EXERCISE PROMPT: Return, exactly as written, every line from the first line of the data below through the line that contains "base = [Vector((p.x".

STORED DATA:
>>>>
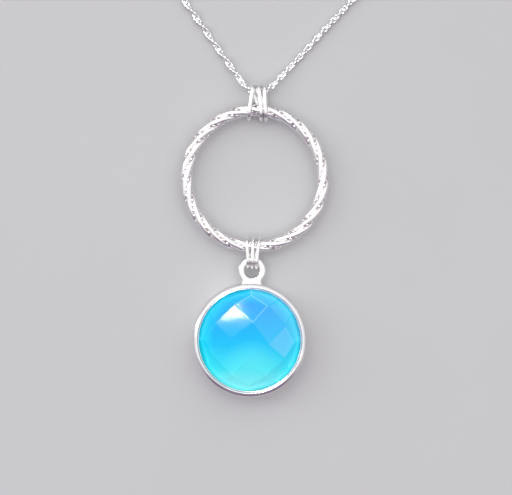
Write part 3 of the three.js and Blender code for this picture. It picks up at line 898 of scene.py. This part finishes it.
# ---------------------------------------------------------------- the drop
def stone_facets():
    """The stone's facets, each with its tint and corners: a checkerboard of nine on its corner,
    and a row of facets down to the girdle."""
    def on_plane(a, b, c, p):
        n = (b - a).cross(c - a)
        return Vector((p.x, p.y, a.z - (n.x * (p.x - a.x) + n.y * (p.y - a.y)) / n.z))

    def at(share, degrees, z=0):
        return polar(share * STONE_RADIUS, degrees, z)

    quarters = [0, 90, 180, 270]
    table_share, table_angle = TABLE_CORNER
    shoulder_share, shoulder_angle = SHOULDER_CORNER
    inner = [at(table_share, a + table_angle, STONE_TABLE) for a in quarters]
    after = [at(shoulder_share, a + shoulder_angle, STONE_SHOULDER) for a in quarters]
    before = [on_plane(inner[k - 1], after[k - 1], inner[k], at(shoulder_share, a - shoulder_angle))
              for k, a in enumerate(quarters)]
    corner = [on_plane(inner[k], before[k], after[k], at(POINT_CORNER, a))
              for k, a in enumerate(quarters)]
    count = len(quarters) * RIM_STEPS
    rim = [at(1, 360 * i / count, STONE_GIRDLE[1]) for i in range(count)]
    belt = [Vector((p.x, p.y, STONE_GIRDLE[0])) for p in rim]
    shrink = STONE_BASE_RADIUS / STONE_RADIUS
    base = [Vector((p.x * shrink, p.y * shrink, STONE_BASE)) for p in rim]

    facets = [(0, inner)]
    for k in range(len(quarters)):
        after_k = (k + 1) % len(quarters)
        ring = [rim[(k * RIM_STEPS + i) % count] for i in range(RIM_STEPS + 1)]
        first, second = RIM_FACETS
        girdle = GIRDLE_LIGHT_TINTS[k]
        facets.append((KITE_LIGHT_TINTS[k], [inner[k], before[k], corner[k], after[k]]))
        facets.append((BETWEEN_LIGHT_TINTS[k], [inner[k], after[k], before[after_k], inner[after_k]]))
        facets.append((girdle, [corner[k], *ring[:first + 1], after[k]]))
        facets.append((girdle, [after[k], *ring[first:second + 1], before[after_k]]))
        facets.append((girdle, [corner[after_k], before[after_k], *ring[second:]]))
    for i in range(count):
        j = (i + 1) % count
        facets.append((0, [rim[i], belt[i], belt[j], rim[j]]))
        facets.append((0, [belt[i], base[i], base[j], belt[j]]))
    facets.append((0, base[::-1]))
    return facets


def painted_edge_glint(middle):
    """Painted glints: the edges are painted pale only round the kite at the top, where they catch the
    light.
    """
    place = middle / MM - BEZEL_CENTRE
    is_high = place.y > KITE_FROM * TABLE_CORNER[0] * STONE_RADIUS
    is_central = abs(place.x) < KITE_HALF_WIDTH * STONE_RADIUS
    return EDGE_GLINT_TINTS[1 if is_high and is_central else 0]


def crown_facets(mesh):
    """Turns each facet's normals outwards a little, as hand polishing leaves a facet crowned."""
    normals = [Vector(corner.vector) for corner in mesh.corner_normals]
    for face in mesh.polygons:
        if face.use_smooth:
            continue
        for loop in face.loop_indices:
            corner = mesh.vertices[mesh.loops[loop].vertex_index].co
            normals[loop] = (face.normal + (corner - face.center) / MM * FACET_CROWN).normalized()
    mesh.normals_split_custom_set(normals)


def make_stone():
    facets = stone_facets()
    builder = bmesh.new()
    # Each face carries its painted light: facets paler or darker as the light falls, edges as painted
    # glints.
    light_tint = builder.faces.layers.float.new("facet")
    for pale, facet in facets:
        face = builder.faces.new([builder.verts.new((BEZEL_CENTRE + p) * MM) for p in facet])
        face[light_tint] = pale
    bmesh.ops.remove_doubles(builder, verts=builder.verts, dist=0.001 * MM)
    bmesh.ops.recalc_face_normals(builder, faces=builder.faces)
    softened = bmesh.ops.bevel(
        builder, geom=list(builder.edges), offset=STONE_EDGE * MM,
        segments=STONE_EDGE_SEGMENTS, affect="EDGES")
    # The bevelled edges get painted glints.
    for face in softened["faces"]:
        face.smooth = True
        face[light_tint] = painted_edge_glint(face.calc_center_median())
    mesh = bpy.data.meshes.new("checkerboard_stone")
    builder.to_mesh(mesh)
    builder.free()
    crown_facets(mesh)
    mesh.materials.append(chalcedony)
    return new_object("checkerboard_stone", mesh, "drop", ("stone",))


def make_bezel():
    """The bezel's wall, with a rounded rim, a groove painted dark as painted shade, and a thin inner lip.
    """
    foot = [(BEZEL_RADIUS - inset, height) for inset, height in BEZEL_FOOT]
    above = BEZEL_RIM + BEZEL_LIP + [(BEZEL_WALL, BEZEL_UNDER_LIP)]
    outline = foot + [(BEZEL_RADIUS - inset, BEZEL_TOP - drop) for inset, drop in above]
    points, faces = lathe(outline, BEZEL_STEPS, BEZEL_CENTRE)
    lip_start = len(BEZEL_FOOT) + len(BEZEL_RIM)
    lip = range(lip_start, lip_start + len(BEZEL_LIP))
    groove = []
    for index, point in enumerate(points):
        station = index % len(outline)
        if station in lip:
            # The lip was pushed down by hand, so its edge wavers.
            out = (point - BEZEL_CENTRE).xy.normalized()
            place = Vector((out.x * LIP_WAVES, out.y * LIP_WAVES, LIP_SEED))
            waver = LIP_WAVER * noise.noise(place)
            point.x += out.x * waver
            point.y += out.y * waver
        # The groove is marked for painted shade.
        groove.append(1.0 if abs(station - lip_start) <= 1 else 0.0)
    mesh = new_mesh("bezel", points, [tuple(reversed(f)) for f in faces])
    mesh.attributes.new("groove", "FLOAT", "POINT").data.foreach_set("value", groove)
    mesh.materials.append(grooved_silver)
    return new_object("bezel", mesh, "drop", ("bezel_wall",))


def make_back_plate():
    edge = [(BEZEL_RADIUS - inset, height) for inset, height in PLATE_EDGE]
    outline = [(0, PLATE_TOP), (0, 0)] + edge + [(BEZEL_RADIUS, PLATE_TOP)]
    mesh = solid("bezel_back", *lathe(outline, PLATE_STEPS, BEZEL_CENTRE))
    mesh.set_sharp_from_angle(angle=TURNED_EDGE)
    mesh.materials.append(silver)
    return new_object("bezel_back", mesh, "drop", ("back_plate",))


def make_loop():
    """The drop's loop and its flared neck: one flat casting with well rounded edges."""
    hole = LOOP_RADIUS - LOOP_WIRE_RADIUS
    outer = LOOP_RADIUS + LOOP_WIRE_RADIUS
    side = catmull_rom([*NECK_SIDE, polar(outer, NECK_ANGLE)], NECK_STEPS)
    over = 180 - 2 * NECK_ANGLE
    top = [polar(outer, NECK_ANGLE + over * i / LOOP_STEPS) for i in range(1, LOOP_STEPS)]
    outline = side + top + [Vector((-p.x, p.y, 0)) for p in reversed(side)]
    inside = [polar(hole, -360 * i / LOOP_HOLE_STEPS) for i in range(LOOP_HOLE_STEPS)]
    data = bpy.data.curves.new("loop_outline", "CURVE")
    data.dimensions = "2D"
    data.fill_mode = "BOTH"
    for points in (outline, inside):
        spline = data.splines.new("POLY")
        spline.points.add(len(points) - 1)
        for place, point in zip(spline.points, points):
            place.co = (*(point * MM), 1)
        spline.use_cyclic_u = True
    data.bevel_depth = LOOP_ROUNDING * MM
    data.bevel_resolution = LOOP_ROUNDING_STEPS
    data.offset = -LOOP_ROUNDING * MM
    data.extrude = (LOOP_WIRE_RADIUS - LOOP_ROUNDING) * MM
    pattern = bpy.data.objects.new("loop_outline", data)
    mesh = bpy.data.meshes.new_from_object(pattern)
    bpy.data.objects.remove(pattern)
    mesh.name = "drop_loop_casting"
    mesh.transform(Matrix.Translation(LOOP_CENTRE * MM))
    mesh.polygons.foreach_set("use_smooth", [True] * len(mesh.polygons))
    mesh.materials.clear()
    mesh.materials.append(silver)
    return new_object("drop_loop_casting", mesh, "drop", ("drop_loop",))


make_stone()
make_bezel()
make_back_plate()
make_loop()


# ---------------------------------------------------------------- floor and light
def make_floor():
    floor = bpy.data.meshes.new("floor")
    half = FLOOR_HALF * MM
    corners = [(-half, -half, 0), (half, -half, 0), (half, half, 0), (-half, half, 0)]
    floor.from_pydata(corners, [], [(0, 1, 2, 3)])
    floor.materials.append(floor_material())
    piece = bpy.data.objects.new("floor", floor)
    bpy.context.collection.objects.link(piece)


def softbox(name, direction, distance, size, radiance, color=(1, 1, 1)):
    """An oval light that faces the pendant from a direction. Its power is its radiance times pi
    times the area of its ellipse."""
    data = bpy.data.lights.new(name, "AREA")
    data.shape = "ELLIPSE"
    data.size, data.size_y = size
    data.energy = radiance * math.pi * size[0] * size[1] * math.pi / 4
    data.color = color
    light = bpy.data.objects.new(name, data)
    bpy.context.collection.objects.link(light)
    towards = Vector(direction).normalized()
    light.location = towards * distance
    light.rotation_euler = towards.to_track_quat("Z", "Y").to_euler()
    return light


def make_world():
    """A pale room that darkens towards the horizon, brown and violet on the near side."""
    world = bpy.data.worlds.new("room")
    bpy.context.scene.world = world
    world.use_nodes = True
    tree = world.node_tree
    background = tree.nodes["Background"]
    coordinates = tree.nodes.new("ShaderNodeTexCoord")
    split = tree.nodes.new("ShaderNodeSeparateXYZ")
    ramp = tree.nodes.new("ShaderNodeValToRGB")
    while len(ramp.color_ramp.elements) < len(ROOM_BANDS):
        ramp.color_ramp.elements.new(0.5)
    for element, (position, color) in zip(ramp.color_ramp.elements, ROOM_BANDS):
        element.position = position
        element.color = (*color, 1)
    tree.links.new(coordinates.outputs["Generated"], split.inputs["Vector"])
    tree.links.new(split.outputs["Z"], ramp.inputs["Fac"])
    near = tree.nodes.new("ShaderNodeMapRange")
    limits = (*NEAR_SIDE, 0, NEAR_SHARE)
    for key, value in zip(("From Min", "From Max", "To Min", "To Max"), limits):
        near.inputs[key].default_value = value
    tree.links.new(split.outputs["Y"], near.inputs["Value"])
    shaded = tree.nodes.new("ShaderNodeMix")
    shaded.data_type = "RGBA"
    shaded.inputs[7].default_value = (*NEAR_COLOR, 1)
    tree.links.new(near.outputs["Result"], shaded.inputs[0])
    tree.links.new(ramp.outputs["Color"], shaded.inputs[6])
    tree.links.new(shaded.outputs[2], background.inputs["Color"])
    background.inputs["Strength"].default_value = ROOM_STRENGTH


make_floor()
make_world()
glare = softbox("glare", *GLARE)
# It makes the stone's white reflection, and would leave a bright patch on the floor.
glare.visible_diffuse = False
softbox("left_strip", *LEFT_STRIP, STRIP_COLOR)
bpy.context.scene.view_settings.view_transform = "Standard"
<<<<
WRITTEN SOLUTION:
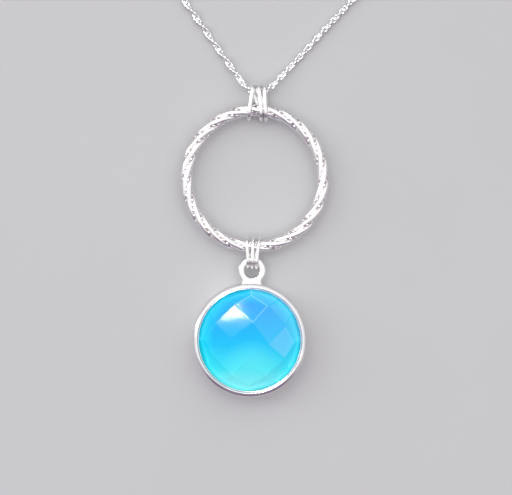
Write part 3 of the three.js and Blender code for this picture. It picks up at line 898 of scene.py. This part finishes it.
# ---------------------------------------------------------------- the drop
def stone_facets():
    """The stone's facets, each with its tint and corners: a checkerboard of nine on its corner,
    and a row of facets down to the girdle."""
    def on_plane(a, b, c, p):
        n = (b - a).cross(c - a)
        return Vector((p.x, p.y, a.z - (n.x * (p.x - a.x) + n.y * (p.y - a.y)) / n.z))

    def at(share, degrees, z=0):
        return polar(share * STONE_RADIUS, degrees, z)

    quarters = [0, 90, 180, 270]
    table_share, table_angle = TABLE_CORNER
    shoulder_share, shoulder_angle = SHOULDER_CORNER
    inner = [at(table_share, a + table_angle, STONE_TABLE) for a in quarters]
    after = [at(shoulder_share, a + shoulder_angle, STONE_SHOULDER) for a in quarters]
    before = [on_plane(inner[k - 1], after[k - 1], inner[k], at(shoulder_share, a - shoulder_angle))
              for k, a in enumerate(quarters)]
    corner = [on_plane(inner[k], before[k], after[k], at(POINT_CORNER, a))
              for k, a in enumerate(quarters)]
    count = len(quarters) * RIM_STEPS
    rim = [at(1, 360 * i / count, STONE_GIRDLE[1]) for i in range(count)]
    belt = [Vector((p.x, p.y, STONE_GIRDLE[0])) for p in rim]
    shrink = STONE_BASE_RADIUS / STONE_RADIUS
    base = [Vector((p.x * shrink, p.y * shrink, STONE_BASE)) for p in rim]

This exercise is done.